Spagna-Marocco: il Polisario rompe con Madrid
Il 10 aprile, tre giorni dopo la storica visita del primo ministro spagnolo Pedro Sanchez in Marocco, il fronte Polisario ha annunciato l’interruzione delle relazioni con il governo di Madrid, per protestare contro quello che considera un voltafaccia diplomatico. In particolare, in un comunicato, si legge che il fronte respinge la strumentalizzazione della questione del Sahara occidentale da parte della Spagna, per “fare affari” con Rabat.
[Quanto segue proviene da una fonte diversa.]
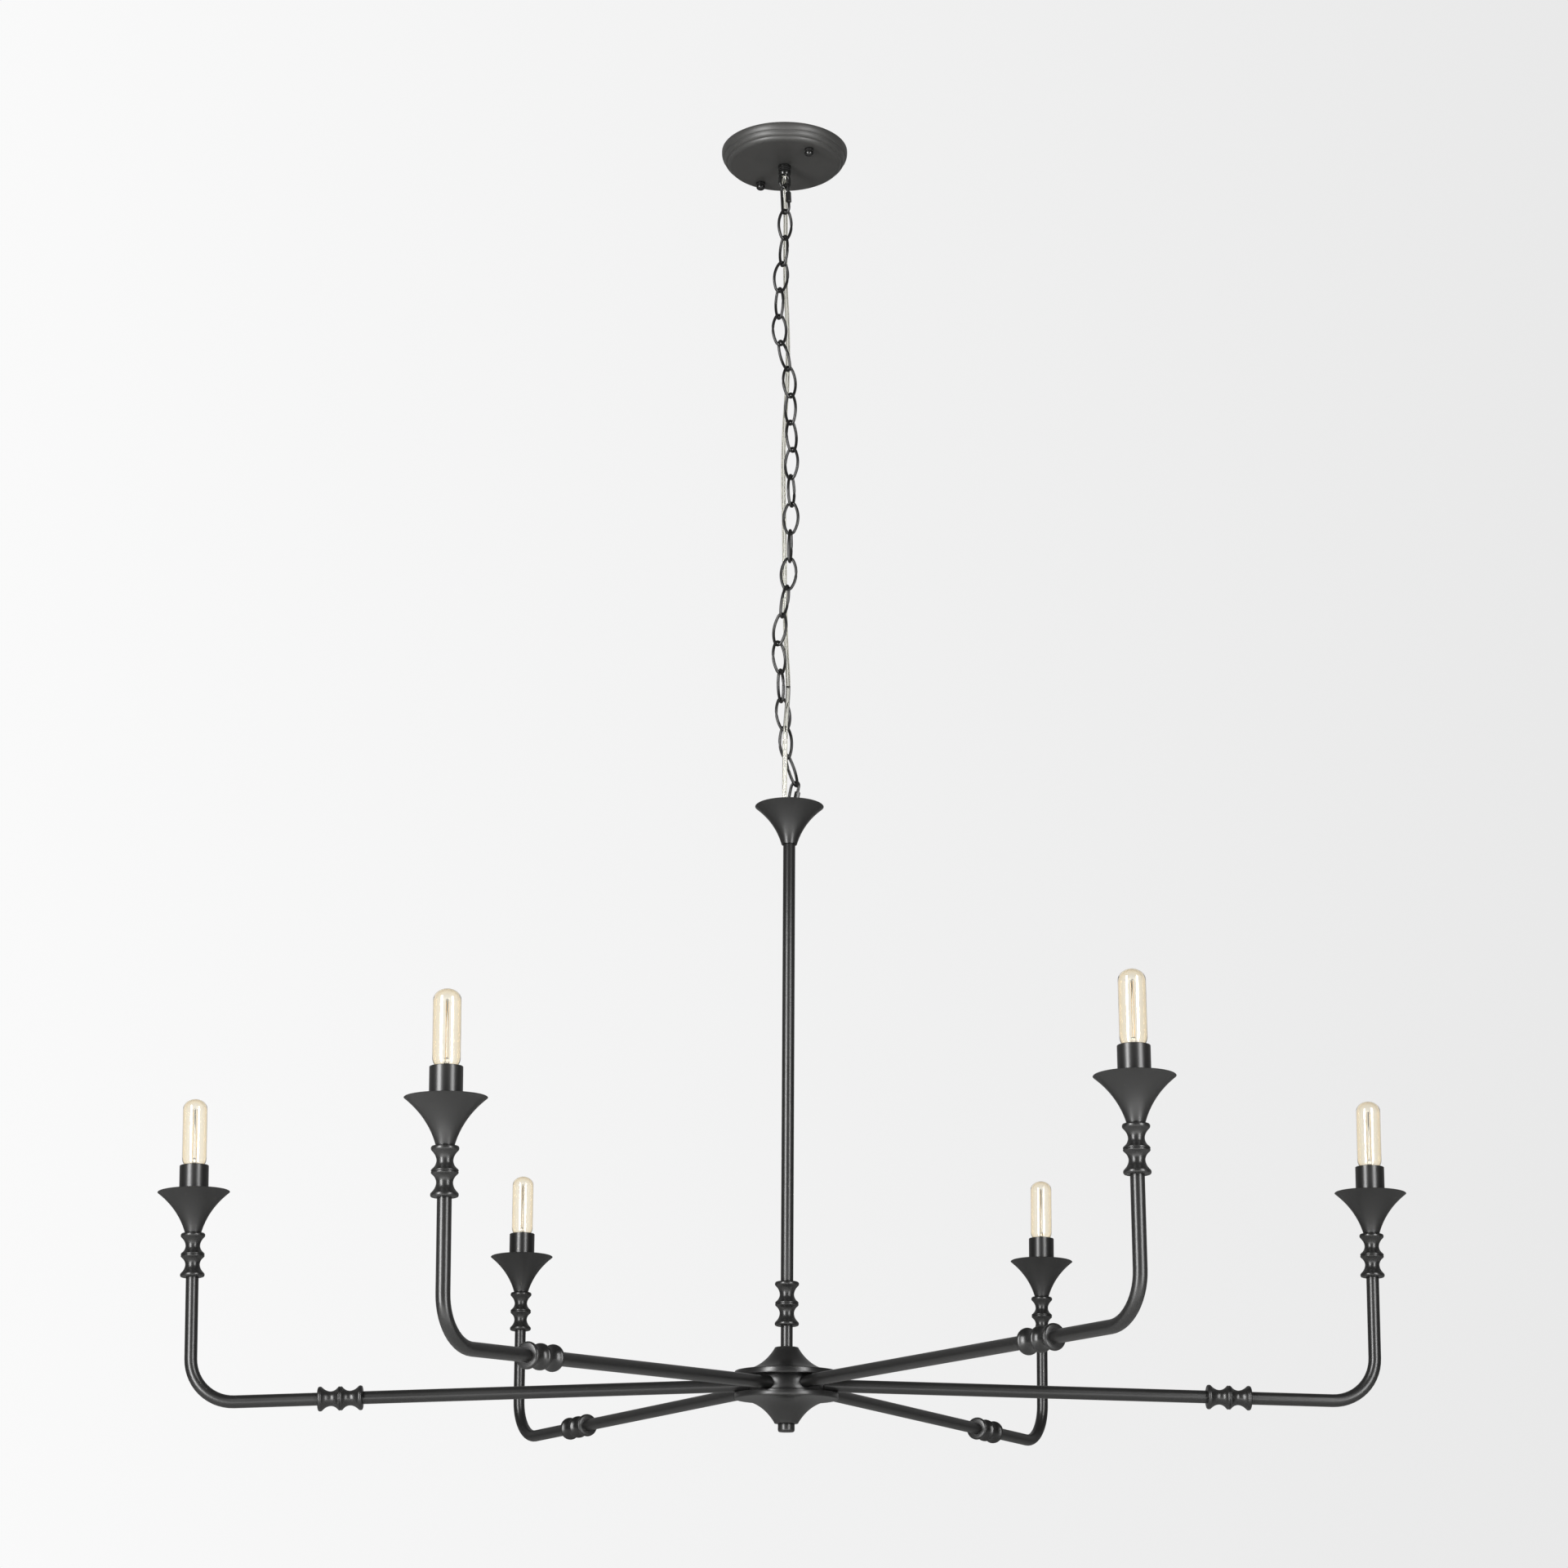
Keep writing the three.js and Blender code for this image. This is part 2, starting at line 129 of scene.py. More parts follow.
wrap.inputs["From Min"].default_value = -0.1
wrap.inputs["From Max"].default_value = 0.75
wrap.inputs["To Min"].default_value = room["front"]
wrap.inputs["To Max"].default_value = room["behind"]
glow = sky.nodes.new("ShaderNodeBackground")
glow.inputs["Color"].default_value = (1, 1, 1, 1)
skyOut = sky.nodes.new("ShaderNodeOutputWorld")
sky.links.new(around.outputs["Generated"], axes.inputs[0])
sky.links.new(axes.outputs["X"], backdropShade.inputs["Value"])
sky.links.new(axes.outputs["Y"], wrap.inputs["Value"])
sky.links.new(wrap.outputs["Result"], strength.inputs["To Min"])
sky.links.new(backdropShade.outputs["Result"], strength.inputs["To Max"])
sky.links.new(path.outputs["Is Camera Ray"], seen.inputs[0])
sky.links.new(path.outputs["Is Transmission Ray"], seen.inputs[1])
sky.links.new(seen.outputs[0], strength.inputs["Value"])
sky.links.new(strength.outputs["Result"], glow.inputs["Strength"])
sky.links.new(glow.outputs[0], skyOut.inputs[0])


# ---- finishes
def addGroup(name, takes, gives):
    group = bpy.data.node_groups.new(name, "ShaderNodeTree")
    for label, kind, value in takes:
        socket = group.interface.new_socket(name=label, in_out="INPUT", socket_type=kind)
        socket.default_value = value
    for label, kind in gives:
        group.interface.new_socket(name=label, in_out="OUTPUT", socket_type=kind)
    inside = group.nodes.new("NodeGroupInput")
    out = group.nodes.new("NodeGroupOutput")
    return group, inside.outputs, out.inputs


def addNode(tree, kind, settings=None, **values):
    node = tree.nodes.new("ShaderNode" + kind)
    for key, value in (settings or {}).items():
        setattr(node, key, value)
    for key, value in values.items():
        socket = node.inputs[key.replace("_", " ")]
        if isinstance(value, bpy.types.NodeSocket):
            tree.links.new(value, socket)
        else:
            socket.default_value = value
    return node


floatKind, colourKind, vectorKind = (
    "NodeSocketFloat", "NodeSocketColor", "NodeSocketVector",
)

# Sprayed and baked paint: fine orange peel, slow drift of tone and gloss, a few dust specks
sprayGroup, take, give = addGroup(
    "sprayedPaint",
    [
        ("Colour", colourKind, (0.02, 0.02, 0.02, 1)),
        ("Drift", floatKind, 0.2),
        ("Roughness", floatKind, 0.4),
        ("Peel Size", floatKind, 900.0),
        ("Peel Height", floatKind, 0.000008),
    ],
    [("Colour", colourKind), ("Roughness", floatKind), ("Normal", vectorKind)],
)
place = addNode(sprayGroup, "TexCoord").outputs["Object"]
slow = addNode(sprayGroup, "TexNoise", Vector=place, Scale=7.0, Detail=4.0)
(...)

Di conseguenza, il gelo diplomatico tra Madrid e il Polisario durerà finché la prima “non si conformerà al diritto internazionale”. La visita di Sanchez a Rabat, infatti, aveva posto fine a un lungo periodo di tensioni ispano-marocchine, nelle quali sono coinvolte tre questioni significative per gli equilibri geopolitici magrebini: il diritto all’autodeterminazione del popolo sahrawi e l’integrità territoriale del Marocco, la pressione migratoria sulle due enclaves spagnole di Ceuta e Melilla e i rapporti tra Marocco e Algeria (quest’ultima accusata da Rabat di istigare le mire indipendentiste del Polisario).